Set exercise: Beginning with the line that contains "module power_leads() color([0.1, 0.1, 0.1])" and ending with the line that contains "imported = [obj", reproduce each line exactly; include both and add nothing.

Record set:
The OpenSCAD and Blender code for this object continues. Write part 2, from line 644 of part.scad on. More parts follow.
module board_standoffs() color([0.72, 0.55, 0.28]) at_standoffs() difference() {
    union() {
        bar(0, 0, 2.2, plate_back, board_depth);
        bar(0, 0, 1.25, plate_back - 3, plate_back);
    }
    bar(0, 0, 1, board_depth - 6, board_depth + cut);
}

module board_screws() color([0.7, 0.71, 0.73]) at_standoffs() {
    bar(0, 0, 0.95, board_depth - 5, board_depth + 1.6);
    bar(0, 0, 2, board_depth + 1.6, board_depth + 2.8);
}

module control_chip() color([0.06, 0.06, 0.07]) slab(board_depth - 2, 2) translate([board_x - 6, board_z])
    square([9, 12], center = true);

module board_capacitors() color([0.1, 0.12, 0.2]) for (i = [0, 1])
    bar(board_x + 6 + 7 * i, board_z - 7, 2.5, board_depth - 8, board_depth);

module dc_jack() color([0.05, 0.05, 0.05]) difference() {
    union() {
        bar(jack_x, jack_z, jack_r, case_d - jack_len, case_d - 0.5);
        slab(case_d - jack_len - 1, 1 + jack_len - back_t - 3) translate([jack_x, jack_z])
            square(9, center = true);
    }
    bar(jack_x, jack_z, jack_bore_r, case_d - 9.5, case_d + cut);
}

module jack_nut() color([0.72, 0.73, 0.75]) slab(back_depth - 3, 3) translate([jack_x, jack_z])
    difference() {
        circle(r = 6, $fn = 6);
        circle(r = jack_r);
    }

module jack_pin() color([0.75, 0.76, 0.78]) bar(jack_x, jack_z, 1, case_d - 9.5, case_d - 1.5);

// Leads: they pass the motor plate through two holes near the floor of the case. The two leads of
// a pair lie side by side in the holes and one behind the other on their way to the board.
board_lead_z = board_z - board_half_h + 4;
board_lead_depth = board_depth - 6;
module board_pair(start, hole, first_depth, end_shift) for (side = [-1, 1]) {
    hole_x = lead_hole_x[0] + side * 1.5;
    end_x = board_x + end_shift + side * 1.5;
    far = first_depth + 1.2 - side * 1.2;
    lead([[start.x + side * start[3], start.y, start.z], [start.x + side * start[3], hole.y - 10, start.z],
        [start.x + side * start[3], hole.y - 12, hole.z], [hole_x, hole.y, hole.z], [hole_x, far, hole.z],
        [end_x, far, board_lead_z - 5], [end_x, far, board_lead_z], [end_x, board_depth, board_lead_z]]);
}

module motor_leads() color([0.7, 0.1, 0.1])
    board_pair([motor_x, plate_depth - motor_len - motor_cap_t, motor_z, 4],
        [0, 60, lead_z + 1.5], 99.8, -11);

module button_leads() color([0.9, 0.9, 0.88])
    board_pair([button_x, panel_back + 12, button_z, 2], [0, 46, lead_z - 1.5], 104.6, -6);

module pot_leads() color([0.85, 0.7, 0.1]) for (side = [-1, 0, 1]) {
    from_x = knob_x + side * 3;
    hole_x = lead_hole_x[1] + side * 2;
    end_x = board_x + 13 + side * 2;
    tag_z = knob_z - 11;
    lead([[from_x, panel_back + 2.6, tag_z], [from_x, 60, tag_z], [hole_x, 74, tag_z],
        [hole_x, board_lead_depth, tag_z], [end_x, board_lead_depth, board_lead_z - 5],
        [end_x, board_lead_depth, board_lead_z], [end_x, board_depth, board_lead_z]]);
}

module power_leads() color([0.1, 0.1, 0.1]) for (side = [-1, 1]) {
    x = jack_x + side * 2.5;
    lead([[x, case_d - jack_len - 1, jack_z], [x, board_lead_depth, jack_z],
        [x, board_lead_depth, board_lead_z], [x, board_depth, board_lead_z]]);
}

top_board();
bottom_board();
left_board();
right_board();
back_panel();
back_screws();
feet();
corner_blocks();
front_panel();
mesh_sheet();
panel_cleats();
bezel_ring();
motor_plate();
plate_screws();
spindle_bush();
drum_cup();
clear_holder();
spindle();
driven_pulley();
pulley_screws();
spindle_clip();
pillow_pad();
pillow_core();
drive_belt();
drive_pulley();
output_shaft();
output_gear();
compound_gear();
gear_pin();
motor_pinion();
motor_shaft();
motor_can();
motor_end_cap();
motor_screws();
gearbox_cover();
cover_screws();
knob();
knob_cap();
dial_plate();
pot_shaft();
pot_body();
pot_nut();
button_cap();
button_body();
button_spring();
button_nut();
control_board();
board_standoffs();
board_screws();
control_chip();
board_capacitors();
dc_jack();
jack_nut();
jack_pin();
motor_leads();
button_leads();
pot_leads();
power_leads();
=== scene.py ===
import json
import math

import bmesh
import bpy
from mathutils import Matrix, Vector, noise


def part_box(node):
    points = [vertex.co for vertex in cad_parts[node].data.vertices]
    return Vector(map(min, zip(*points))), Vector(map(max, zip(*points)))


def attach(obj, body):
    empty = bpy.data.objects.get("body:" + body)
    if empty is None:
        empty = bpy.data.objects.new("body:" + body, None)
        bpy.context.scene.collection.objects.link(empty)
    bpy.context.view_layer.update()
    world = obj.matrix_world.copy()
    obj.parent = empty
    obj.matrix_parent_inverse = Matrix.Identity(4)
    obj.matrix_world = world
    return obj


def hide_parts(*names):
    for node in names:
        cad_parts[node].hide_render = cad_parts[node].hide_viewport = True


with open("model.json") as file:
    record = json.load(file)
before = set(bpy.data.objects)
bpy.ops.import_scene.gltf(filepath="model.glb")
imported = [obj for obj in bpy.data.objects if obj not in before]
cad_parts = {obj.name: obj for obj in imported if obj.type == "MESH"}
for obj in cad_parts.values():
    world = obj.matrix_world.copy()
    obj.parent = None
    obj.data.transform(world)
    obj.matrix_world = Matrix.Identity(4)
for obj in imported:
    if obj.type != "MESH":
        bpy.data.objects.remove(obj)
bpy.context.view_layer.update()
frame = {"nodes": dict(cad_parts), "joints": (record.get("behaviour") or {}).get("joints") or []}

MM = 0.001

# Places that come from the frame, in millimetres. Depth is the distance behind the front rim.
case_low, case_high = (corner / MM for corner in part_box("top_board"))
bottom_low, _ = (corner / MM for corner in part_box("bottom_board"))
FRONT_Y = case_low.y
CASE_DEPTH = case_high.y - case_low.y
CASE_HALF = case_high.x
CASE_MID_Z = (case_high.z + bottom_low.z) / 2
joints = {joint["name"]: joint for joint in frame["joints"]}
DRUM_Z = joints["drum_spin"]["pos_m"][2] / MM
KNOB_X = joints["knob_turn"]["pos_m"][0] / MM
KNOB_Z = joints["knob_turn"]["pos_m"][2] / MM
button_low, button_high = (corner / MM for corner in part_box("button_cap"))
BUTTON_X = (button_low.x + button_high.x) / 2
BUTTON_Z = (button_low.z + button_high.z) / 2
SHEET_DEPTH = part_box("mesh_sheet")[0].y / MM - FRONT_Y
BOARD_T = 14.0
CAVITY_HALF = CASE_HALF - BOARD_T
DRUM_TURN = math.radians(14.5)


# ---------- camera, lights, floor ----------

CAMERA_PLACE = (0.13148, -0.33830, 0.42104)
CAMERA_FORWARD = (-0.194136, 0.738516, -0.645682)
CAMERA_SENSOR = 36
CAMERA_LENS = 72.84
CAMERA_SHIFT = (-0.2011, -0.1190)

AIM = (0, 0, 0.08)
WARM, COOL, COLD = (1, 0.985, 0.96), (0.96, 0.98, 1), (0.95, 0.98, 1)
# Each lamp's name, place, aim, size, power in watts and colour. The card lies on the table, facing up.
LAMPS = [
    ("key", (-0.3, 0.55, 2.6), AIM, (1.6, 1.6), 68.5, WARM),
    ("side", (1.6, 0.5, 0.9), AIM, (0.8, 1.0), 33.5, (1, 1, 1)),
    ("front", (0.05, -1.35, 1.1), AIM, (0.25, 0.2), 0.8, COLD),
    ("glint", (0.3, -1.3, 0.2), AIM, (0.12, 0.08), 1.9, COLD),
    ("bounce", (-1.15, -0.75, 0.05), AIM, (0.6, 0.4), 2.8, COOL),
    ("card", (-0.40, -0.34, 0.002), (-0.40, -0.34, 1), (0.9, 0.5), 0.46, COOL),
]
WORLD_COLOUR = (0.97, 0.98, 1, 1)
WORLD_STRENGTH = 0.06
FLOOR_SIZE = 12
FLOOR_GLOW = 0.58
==
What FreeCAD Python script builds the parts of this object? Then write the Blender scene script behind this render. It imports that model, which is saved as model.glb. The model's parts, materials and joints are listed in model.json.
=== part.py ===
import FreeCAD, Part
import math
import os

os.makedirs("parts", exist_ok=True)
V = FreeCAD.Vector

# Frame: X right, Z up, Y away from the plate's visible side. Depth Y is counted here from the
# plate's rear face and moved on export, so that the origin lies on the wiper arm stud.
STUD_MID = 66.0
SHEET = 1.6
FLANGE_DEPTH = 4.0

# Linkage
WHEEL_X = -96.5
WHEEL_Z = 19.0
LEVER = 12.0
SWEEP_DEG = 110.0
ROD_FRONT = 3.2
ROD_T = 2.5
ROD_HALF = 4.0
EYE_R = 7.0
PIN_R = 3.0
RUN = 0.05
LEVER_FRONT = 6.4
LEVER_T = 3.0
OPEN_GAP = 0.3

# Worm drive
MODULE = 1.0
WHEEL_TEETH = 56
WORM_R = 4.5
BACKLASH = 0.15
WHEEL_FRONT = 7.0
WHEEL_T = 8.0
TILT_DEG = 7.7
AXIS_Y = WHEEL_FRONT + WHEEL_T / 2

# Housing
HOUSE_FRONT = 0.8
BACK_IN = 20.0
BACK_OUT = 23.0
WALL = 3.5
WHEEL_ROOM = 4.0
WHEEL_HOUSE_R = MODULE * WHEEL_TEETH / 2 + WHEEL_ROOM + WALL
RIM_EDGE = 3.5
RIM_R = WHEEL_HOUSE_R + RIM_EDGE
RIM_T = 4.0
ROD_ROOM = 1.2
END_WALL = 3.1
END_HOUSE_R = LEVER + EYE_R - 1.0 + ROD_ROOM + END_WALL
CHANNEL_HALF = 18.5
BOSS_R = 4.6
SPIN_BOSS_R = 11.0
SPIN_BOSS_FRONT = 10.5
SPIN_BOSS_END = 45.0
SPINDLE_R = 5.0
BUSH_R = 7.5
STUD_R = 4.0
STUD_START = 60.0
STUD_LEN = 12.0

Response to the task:
module power_leads() color([0.1, 0.1, 0.1]) for (side = [-1, 1]) {
    x = jack_x + side * 2.5;
    lead([[x, case_d - jack_len - 1, jack_z], [x, board_lead_depth, jack_z],
        [x, board_lead_depth, board_lead_z], [x, board_depth, board_lead_z]]);
}

top_board();
bottom_board();
left_board();
right_board();
back_panel();
back_screws();
feet();
corner_blocks();
front_panel();
mesh_sheet();
panel_cleats();
bezel_ring();
motor_plate();
plate_screws();
spindle_bush();
drum_cup();
clear_holder();
spindle();
driven_pulley();
pulley_screws();
spindle_clip();
pillow_pad();
pillow_core();
drive_belt();
drive_pulley();
output_shaft();
output_gear();
compound_gear();
gear_pin();
motor_pinion();
motor_shaft();
motor_can();
motor_end_cap();
motor_screws();
gearbox_cover();
cover_screws();
knob();
knob_cap();
dial_plate();
pot_shaft();
pot_body();
pot_nut();
button_cap();
button_body();
button_spring();
button_nut();
control_board();
board_standoffs();
board_screws();
control_chip();
board_capacitors();
dc_jack();
jack_nut();
jack_pin();
motor_leads();
button_leads();
pot_leads();
power_leads();
=== scene.py ===
import json
import math

import bmesh
import bpy
from mathutils import Matrix, Vector, noise


def part_box(node):
    points = [vertex.co for vertex in cad_parts[node].data.vertices]
    return Vector(map(min, zip(*points))), Vector(map(max, zip(*points)))


def attach(obj, body):
    empty = bpy.data.objects.get("body:" + body)
    if empty is None:
        empty = bpy.data.objects.new("body:" + body, None)
        bpy.context.scene.collection.objects.link(empty)
    bpy.context.view_layer.update()
    world = obj.matrix_world.copy()
    obj.parent = empty
    obj.matrix_parent_inverse = Matrix.Identity(4)
    obj.matrix_world = world
    return obj


def hide_parts(*names):
    for node in names:
        cad_parts[node].hide_render = cad_parts[node].hide_viewport = True


with open("model.json") as file:
    record = json.load(file)
before = set(bpy.data.objects)
bpy.ops.import_scene.gltf(filepath="model.glb")
imported = [obj for obj in bpy.data.objects if obj not in before]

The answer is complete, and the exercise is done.